Tuesday, November 16, 2010

The Past As Foreign Country: Family Memoirs and Strands of History



And so here's what I do when the "disoriented, disarranged social structure[s]" in which I find myself (and about which I blogged earlier today, citing Eldridge Cleaver) threaten to drive me crazy and rob me of hope: I retreat to the past.  Because the past is a foreign country, and has infinitely variable possibilities (and infinitely variable plasticity, since we can pick and choose the moment of history in which we want to immerse ourselves at any given time), I look for slices of history to amuse, entertain, and instruct me.  And divert my attention from the dismal present.  Though, as my previous posting indicates, I do continue picking the bones of the present for hope: my faith obliges me to do so.

Right now--warning: one of those personally slanted postings that may be of little interest to anyone but myself--I'm immersing myself in two early 17th-century documents full of fascinating, gossipy tidbits of family history, history that catches my attention because both documents happen to be written by brothers of ancestors of mine.  I'm reading James Whitelocke's Liber famelicus, and the autobiography of Phineas Pett.  And as I read both, I'm struck by how alike, yet how very unlike, we and our ancestors are.  Some tendencies of human nature remain invariable, generation after generation: greed, credulity, the stupidity that makes us choose insubstantial friends over solid ones, the cruelty of those who have power to those who lack power, the occasional redemptive loving presence of a courageous figure who curbs the power of those who lord it over others, etc.
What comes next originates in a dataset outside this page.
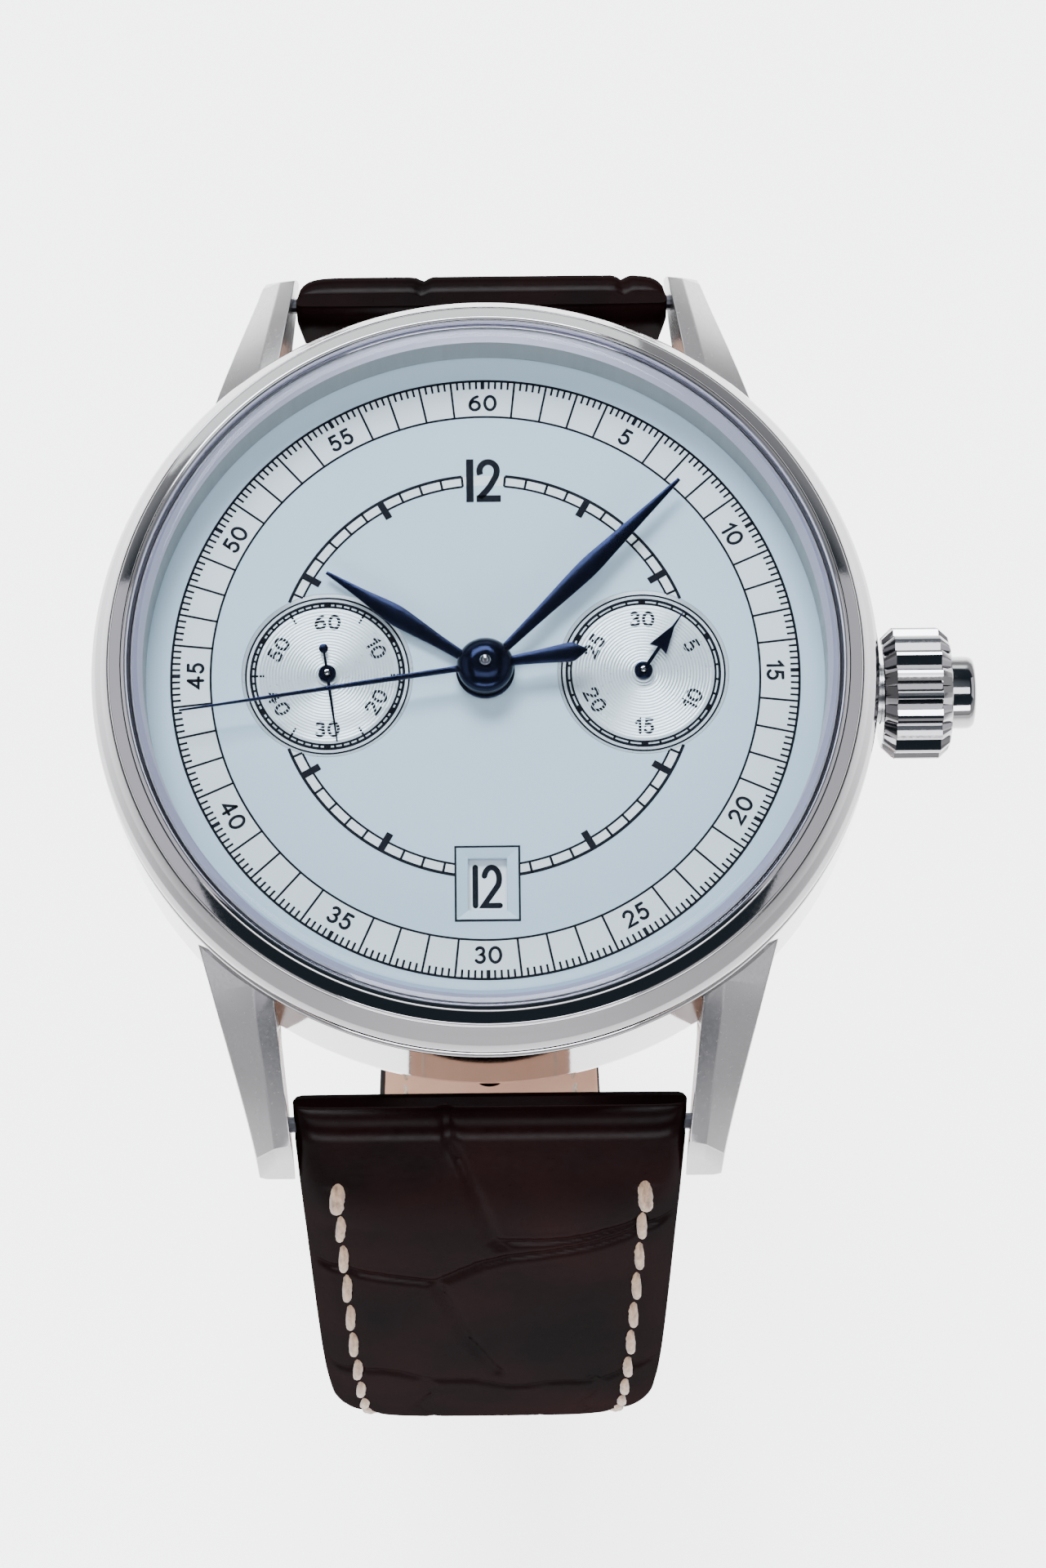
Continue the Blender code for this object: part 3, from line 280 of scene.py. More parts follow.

And other tendencies shift radically according to the time in which we happen to live.  Where, today, for instance, is one likely to find the kind of Christmas gifts that James Whitelocke (1570-1632) so lovingly enumerates in his list of gifts given to him in 1614, to celebrate the birth of Christ for that year's holy season?:

Sir Frauncis Leighe, a hanche of venison
Mr. Richard Vaus, a doe
William Whitelocke of Okingham, a fat turkey
My mother Browne, 4 collars of brawne, 4 capons, a capon pye, and goose py
Sir Henry Dymock, a colar of brawne and 3 capons
Widow Mountague, 2 capons
Samuel Baker, 2 capons
My cosen Peck, a bottle of bastard
My brother Bowstred, a swan and 2 geese, 2 capons, a color of brawne, a fletche of bacon
Anthony Bull, 6 silver spoones and 2 partriches
Sir Humfrey May, impost for 2 ton of wyne
Sir George Wrighte, a girdle
Nurse Harding, a goose; William Croke, a cake ; mr. Jones, a goose and a chync of pork

The wine was perhaps particularly welcome, since it would likely have been a staple of James Whitelocke's table.  His father Richard Whitelocke died  in 1570 in Bordeaux, where he happened to be at the time of his death as a merchant adventurer importing, among other items, good French claret to England.  James's brother Richard, my ancestor, followed in his father's footsteps in trade in Elbing in West Prussia, now Poland, where an uncle of James and Richard, Christopher Colte, and a nephew, Simon Fryer, were also a part of the family trading empire in that Baltic community.

And for those of us descended from this family who have long sought to follow the tantalizing clues in Virginia court records naming our Whitlock cousins in England, what an amazing tidbit James Whitelocke happens to provide when he notes that Richard, his merchant brother, sent his son James back to England for his brother James to take under his wing.  James the uncle sent James the nephew to Magdalen College in Oxford, and he remained in England, whence his son James went to Virginia in the latter half of the 17th century.

Equally fascinating are details Phineas Pett (1570-1647) happens to mention in his autobiography, which parallel stories handed down in several branches of my Nottingham family in Virginia.  These include a story of some relative in England who was beaten to death by her step-father with a pair of fire tongs--an event Phineas Pett describes in detail in his autobiography, noting that it almost destroyed him, since the hapless little girl murdered by her step-father was his little sister Abigail.

Who was beaten to death in a fit of rage in 1599 by her mother's second husband, Thomas Nunn, an Anglican parson at Weston in Suffolk, whom Phineas's mother Elizabeth  (née Thornton) had married following the death of Phineas's father Peter Pett.  One of those witnessing the savage beating was Abigail's sister Mary, my ancestor, who married Richard Nottingham, a ships' owner of Ipswich and London, whose son Richard went to Virginia in the early 1600s.  And whose descendants told and retold the story of the murder of a young girl somehow connected to their family by a monstrous "Squire Weston," helping researchers of that family, many years later, put together the pieces of its English history which link it to the Pett family, noted in English history for its involvement in the ship-building industry and naval affairs.

Of such tenuous, fragile, but steel-strong strands is history woven: stories told and retold, facts obscured and forgotten and retrieved.  And a few precious, gossipy memoirs that occasionally allow us to decipher the murky stories and to pick and sort through the fragile, steel-strong strands.  

The first gentleman above is James Whitelocke; the second is Phineas Pett.